Our volunteers found a copy of "Prisons and Prisoners: Some Personal Experiences" by Lady Constance Lytton and Jane Warton, Spinster. It was published in London by William Heinemann in 1914.

The book is bound in suffragette purple. A letter from Constance's brother the Earl of Lytton is inserted. He is writing to gift the book to the Marquess of Crewe (owner of West Horsley Place). 

About Constance

Lyttons letter to CreweLady Constance Bulwer-Lytton (1869-1923) was the daughter of Robert 1st Earl of Lytton, statesman and poet (writing as ‘Owen Meredith’) and his wife Edith née Villiers, and the granddaughter of Edward Bulwer-Lytton, the novelist (of “It was a dark and stormy night” fame).  Constance, third child in a large family, was born in India while Lord Lytton was Viceroy.  She was inspired by the feminism of Olive Schreiner during a visit with her mother to South Africa in the 1890s, but from her father’s death in 1891 she devoted herself to home life and the care of her mother, while quietly developing independence of thought and a social conscience. 
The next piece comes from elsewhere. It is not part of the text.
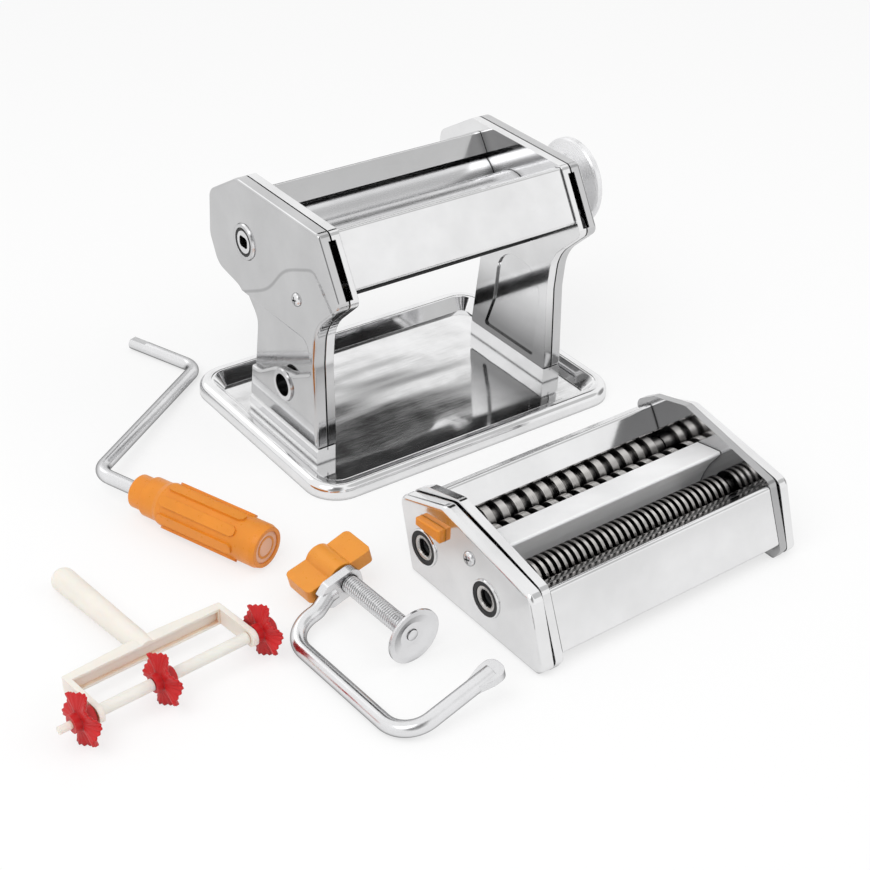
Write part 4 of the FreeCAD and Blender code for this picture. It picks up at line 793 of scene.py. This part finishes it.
@dataclass(frozen=True)
class CrossScrew:
    """Pan head screw with a cross recess; turns are in degrees."""

    head_radius: float = 4.0 * MM
    head_height: float = 1.8 * MM
    dome_turns: tuple[float, ...] = (20, 38, 56, 72)
    dome_fullness: float = 0.6
    shank_radius: float = 2.0 * MM
    shank_length: float = 12 * MM
    slot_width: float = 0.9 * MM
    slot_reach: float = 2.1 * MM
    slot_turns: tuple[float, float] = (20, 110)
    segments: int = 40
    sharp_turn: float = 30

    def build(self, name: str, place: Matrix) -> bpy.types.Object:
        """Make the screw; its head's seat is at X = 0 and its head points to +X.

        Args:
            name: the piece's name.
            place: frame of the head's seat.

        Returns:
            The screw.
        """
        dome = [(self.head_height * math.sin(turn),
                 self.head_radius * math.cos(turn) ** self.dome_fullness)
                for turn in map(math.radians, self.dome_turns)]
        screw = as_object(name, turned([
            (-self.shank_length, 0), (-self.shank_length, self.shank_radius),
            (0, self.shank_radius), (0, self.head_radius), *dome, (self.head_height, 0)],
            self.segments), place)
        for turn in self.slot_turns:
            bar = block((self.head_height, 2 * self.slot_reach, self.slot_width),
                        (self.head_height, 0, 0))
            roll = Matrix.Rotation(math.radians(turn), 4, "X")
            carve(screw, as_object("slot_tool", bar, place @ roll))
        smoothed(screw.data, self.sharp_turn)
        return screw

    def pair(self, assembly: SubAssembly, node: str, axis: Point | Vector,
             body: str) -> None:
        """Stand in for a node of two plain screws that point along an axis and against it.

        Args:
            assembly: the sub-assembly that gets the screws.
            node: the node that they replace.
            axis: direction of the first screw's head.
            body: the body that they move with.
        """
        plain = assembly.frame["nodes"][node]
        for name, sign, replaced in (("a", 1, (node,)), ("b", -1, ())):
            out = sign * Vector(axis).normalized()
            seat = end_of(plain, out) - self.head_height * out
            screw = self.build(f"{node}_{name}", along(seat, out))
            assembly.add(screw, body, "zinc_steel", *replaced)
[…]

In 1905 Constance received a legacy, which she donated to the revival of Morris Dancing.  Through Mary Neal, a pioneer of the folk dance and song revival, and her link to the Esperance Club for working class girls she met Emmeline Pethick-Lawrence, a prominent member of the Women’s Social and Political Union (WSPU).  Constance joined the movement, becoming a passionate advocate, taking part in protests and petitioning parliament for votes for women.   


Activism

In 1909 she was arrested and imprisoned in Holloway, and later in that year arrested and imprisoned in Newcastle.  Both times she received medical attention, including an intervention to prevent her from self-harming, and was released on health grounds.  It was clear to her that her position in society had led to preferential treatment, so to test this she assumed the persona of Jane Warton, a working-class London seamstress.  Her next arrest came about at a protest in Liverpool, where she gave her name as Jane Warton; she was imprisoned in Walton Gaol and force-fed numerous times with no medical supervision or intervention.

"I had decided to write the words "Votes for Women" on my body, scratching it in my skin with a needle, beginning over the heart and ending it on my face. I proposed to show the first half of the inscription to the doctors, telling them that as I knew how much appearances were respected by officials, I thought it well to warn them that the last letter and a full stop would come upon my cheek, and be still quite fresh and visible on the day of my release." 

When on her release in 1910 she gave a speech in which she revealed her experiences and wrote about them in The Times, her powerful testimony helped bring about the end of force-feeding.  In that year Constance became a full-time activist in WSPU, but her health had been undermined by her prison experience, and a series of heart attacks and strokes affected her for the rest of her shortened life. In a reversal of fortune, her mother nursed her until she died in 1923, aged 54. 

Shining a Light on Women's Ordeals

Between 1912 and 1914, paralysed by a stroke, she wrote Prisons and Prisoners with her left hand, with the contrasting narratives of Lady Constance Lytton and Jane Warton, spinster.  On publication it proved influential in the cause not only of women’s suffrage, but also of prison reform.    

An Advocate in Parliament

The 2nd Earl of Lytton (1876-1947) succeeded his father in 1891.  He sat in the House of Lords in the Conservative interest but was not brought into government until later given a ministerial role in WWI because of his propensity to espouse causes at odds with Conservative policy – free trade, labour conditions, parliamentary reform and women’s suffrage (not to mention eugenics and what we would now call complementary medicine).   

He was inspired by his sister’s courage to advocate strongly for votes for women through involvement with the Men’s League for Women’s Suffrage, supporting the aims of the WSPU (while not condoning violent and criminal acts) and joining a parliamentary group that attempted to legislate in 1910.  The strength of his feelings on women’s suffrage and of his continued support for the cause comes through in the letter he sent with this book to Lord Crewe.